I found no weak chapters in Homer Economicus—though, as is inevitable when trying to make complex material accessible, some expositions are not as strong as others, and some applications of economic principles to the often-outlandish behavior of Springfield’s citizens seem a bit strained. Particularly strong are the chapters that deal with material that often gets short shrift in standard introductions to the field. For example, Jodi Beggs’s elucidation of the insights of the behavioral economists (Ch. 15) is masterful; Seth and Robert Gitter’s discussion of the key issues in immigration policy (Ch. 10) is brief but touches all the right bases; the primer on entrepreneurship by Per Bylund, Christopher Holbrook, and Peter Klein (Ch. 6) is thorough and contains many of the best links to the show.

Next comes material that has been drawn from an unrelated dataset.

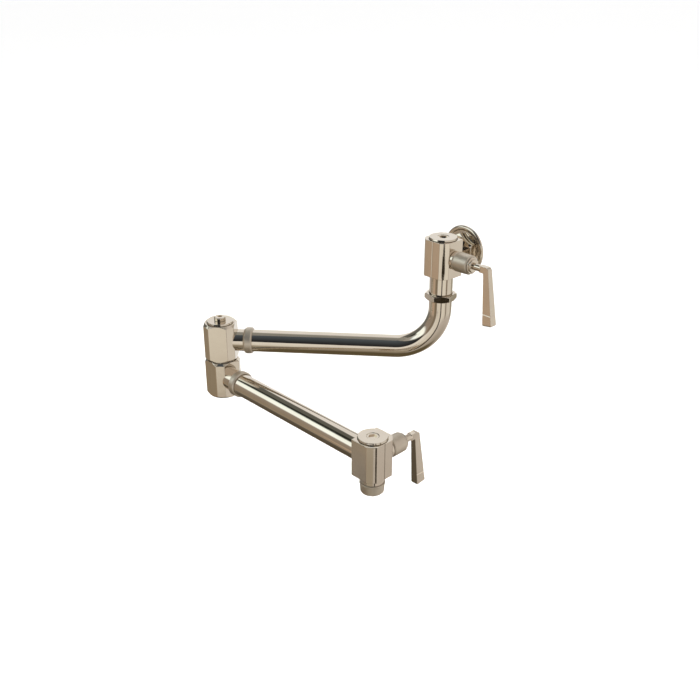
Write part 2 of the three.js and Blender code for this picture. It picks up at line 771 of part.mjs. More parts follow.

So if you want a sneakily entertaining way to start thinking like an economist, grab a donut or a Duff, get comfortable on the living room sofa, and started reading about those two-dimensional but remarkably interesting creations of cartoonist Matt Groening. By the time you’re done you’re likely to have a pretty good grasp of the field’s key precepts—even without an expert willing to make himself or herself available for questions.